■ **Information provided**:
§
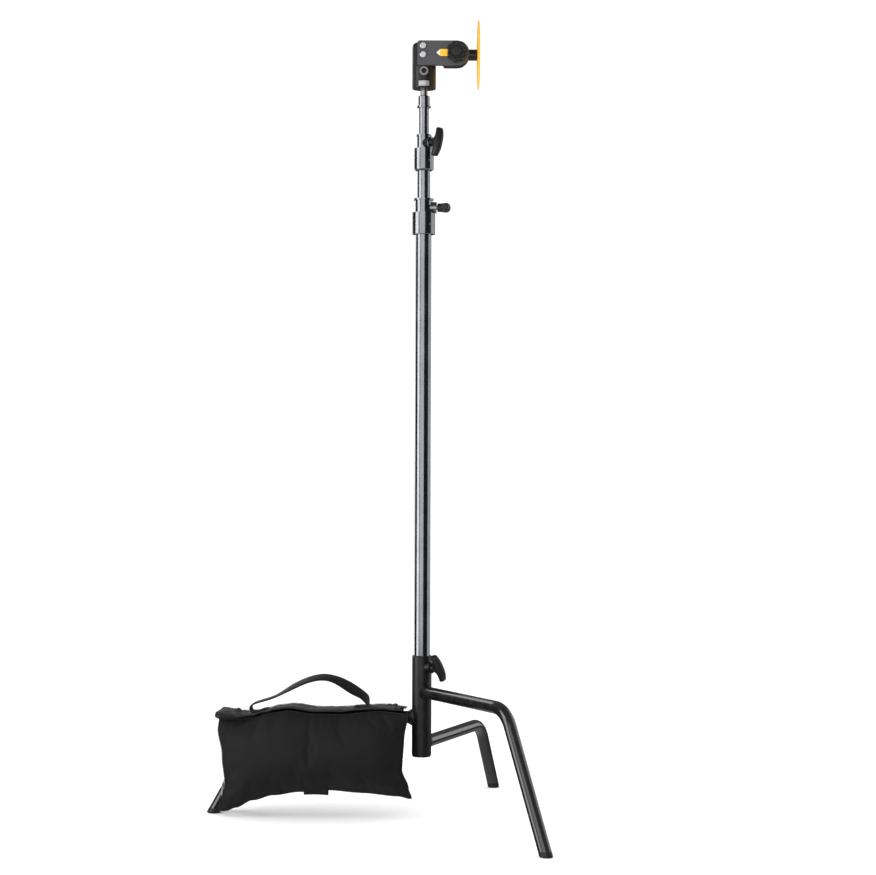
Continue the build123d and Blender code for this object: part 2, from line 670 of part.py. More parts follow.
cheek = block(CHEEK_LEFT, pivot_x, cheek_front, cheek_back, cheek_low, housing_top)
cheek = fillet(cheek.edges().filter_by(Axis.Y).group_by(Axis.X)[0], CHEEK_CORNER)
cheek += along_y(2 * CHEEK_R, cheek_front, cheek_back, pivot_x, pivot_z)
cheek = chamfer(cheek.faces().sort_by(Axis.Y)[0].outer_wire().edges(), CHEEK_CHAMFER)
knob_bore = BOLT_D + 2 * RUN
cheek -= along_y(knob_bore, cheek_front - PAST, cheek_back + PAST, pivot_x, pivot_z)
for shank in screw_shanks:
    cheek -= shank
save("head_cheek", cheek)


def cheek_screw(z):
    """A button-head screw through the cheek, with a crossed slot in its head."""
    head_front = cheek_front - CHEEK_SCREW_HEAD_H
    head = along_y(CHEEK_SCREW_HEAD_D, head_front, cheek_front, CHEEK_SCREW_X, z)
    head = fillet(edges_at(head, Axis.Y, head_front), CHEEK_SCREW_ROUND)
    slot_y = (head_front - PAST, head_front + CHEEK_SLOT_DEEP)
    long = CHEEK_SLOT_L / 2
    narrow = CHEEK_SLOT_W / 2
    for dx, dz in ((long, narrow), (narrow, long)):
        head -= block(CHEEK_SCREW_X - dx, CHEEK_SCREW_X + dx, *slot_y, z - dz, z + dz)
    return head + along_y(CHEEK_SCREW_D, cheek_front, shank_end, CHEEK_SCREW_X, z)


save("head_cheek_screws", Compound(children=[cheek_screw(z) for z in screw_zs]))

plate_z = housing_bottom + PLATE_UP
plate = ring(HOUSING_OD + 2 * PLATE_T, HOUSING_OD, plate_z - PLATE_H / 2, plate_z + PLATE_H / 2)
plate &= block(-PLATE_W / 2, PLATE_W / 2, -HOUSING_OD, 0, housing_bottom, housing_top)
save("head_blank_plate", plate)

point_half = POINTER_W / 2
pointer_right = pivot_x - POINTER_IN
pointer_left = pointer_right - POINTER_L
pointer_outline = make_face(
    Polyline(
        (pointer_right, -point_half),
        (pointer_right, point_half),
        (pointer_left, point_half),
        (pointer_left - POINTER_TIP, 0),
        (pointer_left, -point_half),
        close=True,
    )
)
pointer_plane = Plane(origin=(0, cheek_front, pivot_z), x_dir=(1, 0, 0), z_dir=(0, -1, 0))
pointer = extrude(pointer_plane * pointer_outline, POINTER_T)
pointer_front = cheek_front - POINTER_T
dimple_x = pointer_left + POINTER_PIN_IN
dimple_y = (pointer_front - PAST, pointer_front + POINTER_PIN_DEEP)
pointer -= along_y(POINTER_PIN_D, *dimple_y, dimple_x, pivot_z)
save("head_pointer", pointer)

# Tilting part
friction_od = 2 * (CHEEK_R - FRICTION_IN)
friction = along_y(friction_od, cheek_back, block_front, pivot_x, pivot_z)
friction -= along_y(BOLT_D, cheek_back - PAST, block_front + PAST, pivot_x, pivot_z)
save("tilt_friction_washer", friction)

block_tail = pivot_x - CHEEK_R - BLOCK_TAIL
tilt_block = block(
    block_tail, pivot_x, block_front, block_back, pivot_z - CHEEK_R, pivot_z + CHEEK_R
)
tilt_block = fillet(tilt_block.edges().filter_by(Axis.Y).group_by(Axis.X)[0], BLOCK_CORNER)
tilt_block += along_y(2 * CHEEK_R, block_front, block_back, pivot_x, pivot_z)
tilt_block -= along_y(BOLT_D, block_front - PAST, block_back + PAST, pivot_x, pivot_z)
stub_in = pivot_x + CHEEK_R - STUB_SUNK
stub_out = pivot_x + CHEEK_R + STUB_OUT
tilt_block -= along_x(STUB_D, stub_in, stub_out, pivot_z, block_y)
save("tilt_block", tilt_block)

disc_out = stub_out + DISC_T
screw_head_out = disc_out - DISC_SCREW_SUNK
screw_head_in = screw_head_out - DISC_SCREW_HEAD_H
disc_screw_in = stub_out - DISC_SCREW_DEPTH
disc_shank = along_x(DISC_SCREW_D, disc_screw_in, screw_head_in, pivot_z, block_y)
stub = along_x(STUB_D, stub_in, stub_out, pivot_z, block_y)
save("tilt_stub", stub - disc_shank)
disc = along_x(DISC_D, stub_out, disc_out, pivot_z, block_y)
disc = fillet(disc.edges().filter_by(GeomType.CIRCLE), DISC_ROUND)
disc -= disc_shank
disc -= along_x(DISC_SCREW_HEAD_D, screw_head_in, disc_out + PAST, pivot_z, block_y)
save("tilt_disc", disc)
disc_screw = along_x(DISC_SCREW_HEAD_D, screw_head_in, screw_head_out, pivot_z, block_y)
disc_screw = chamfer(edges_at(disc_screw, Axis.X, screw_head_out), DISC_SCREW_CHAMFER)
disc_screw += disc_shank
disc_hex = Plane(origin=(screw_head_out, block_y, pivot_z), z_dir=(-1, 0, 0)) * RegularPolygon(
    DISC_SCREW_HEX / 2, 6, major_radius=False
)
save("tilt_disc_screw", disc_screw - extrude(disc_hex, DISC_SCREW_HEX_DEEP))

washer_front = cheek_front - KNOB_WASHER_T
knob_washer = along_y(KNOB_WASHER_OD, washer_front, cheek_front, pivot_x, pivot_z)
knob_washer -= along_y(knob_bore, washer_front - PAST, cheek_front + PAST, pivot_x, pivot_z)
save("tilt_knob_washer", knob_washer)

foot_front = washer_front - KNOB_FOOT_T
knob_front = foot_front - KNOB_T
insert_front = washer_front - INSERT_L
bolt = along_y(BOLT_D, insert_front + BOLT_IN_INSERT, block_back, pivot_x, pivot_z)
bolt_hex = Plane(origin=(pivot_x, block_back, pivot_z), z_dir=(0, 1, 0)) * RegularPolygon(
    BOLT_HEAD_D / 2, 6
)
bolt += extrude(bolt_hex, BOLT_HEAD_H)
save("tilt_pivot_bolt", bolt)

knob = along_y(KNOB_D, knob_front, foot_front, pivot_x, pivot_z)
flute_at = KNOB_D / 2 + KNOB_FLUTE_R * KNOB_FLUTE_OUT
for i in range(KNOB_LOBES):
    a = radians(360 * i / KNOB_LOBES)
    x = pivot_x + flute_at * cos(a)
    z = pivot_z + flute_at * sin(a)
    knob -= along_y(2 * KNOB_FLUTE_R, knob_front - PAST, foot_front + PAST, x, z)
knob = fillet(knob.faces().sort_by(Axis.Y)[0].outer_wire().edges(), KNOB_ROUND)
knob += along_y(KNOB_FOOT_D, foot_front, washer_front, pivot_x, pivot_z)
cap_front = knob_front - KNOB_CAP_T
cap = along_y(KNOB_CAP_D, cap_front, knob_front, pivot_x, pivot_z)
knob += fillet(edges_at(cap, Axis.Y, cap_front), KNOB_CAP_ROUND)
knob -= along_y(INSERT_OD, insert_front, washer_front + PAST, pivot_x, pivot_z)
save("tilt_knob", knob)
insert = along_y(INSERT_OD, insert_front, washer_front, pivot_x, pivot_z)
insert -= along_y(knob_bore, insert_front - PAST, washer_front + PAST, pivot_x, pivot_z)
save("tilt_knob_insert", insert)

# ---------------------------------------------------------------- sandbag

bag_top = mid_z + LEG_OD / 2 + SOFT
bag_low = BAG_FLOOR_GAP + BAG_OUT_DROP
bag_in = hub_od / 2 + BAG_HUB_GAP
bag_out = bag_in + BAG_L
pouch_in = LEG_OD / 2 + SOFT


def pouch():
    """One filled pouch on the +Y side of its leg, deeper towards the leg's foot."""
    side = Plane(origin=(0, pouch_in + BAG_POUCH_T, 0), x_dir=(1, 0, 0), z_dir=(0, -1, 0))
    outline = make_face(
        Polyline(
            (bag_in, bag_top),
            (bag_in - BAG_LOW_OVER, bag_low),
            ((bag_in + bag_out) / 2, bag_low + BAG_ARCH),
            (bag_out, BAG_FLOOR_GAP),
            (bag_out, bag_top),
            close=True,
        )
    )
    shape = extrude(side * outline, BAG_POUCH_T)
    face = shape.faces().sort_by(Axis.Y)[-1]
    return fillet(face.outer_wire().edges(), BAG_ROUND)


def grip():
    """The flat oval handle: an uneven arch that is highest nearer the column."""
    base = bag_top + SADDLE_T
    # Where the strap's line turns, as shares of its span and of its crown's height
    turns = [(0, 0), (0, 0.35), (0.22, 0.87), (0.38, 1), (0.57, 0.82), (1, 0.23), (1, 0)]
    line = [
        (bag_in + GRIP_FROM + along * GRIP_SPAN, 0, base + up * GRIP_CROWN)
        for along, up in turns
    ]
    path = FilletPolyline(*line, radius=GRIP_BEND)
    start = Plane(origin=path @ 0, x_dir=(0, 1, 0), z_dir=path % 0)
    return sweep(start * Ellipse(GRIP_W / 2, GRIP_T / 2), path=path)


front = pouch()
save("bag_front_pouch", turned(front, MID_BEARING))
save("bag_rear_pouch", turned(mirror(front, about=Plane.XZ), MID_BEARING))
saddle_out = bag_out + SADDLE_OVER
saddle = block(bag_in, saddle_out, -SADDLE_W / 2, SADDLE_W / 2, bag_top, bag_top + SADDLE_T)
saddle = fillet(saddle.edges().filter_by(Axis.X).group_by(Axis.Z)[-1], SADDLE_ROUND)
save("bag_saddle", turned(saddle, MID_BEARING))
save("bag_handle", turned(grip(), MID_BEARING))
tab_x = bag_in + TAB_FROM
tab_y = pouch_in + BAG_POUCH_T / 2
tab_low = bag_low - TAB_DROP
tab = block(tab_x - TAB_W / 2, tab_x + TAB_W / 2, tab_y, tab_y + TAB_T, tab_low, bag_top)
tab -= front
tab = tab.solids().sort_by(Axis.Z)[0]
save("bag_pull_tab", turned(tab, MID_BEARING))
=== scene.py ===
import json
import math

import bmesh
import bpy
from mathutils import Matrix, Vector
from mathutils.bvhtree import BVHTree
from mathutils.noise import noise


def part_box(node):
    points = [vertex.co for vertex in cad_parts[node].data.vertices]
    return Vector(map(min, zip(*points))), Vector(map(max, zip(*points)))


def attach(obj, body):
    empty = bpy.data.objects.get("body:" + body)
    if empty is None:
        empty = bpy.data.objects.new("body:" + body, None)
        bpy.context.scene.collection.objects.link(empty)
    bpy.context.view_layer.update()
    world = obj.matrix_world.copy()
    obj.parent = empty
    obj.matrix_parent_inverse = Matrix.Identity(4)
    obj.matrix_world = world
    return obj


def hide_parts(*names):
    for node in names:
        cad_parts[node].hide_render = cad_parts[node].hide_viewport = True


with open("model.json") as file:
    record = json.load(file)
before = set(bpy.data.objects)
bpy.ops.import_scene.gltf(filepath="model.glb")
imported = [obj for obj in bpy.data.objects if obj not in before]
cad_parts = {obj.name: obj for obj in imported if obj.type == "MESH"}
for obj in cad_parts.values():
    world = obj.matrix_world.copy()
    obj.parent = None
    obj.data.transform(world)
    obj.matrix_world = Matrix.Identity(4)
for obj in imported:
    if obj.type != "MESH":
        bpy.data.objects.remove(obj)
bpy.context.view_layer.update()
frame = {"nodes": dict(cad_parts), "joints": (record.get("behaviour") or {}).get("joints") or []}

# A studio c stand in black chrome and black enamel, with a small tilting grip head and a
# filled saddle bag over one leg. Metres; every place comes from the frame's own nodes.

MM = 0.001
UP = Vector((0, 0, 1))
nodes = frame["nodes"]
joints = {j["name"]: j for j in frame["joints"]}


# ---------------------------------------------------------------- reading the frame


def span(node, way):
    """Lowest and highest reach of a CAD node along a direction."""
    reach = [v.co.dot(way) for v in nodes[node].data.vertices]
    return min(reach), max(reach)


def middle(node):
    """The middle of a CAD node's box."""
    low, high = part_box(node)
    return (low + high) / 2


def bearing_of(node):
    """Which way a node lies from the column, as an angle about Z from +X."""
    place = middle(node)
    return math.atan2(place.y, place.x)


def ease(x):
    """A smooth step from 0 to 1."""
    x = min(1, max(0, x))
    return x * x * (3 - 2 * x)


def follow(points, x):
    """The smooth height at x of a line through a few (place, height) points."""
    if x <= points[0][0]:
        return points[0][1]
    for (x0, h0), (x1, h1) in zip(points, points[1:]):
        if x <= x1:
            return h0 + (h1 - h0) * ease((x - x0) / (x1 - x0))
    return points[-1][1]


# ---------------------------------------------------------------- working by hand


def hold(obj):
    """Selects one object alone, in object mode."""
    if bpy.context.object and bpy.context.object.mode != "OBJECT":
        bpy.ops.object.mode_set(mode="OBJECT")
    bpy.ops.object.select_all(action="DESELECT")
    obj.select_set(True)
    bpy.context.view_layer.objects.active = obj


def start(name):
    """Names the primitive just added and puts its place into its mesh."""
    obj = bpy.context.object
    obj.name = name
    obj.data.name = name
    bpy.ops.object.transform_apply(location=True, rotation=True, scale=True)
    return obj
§
■ **Your goal**:
From the line containing "zip(*points))), Vector(map(max, zip(*points)))" down to the line containing "for node in" in the material above, reproduce every line exactly, including the two end lines.

■ **Result of this task**:
    return Vector(map(min, zip(*points))), Vector(map(max, zip(*points)))


def attach(obj, body):
    empty = bpy.data.objects.get("body:" + body)
    if empty is None:
        empty = bpy.data.objects.new("body:" + body, None)
        bpy.context.scene.collection.objects.link(empty)
    bpy.context.view_layer.update()
    world = obj.matrix_world.copy()
    obj.parent = empty
    obj.matrix_parent_inverse = Matrix.Identity(4)
    obj.matrix_world = world
    return obj


def hide_parts(*names):
    for node in names:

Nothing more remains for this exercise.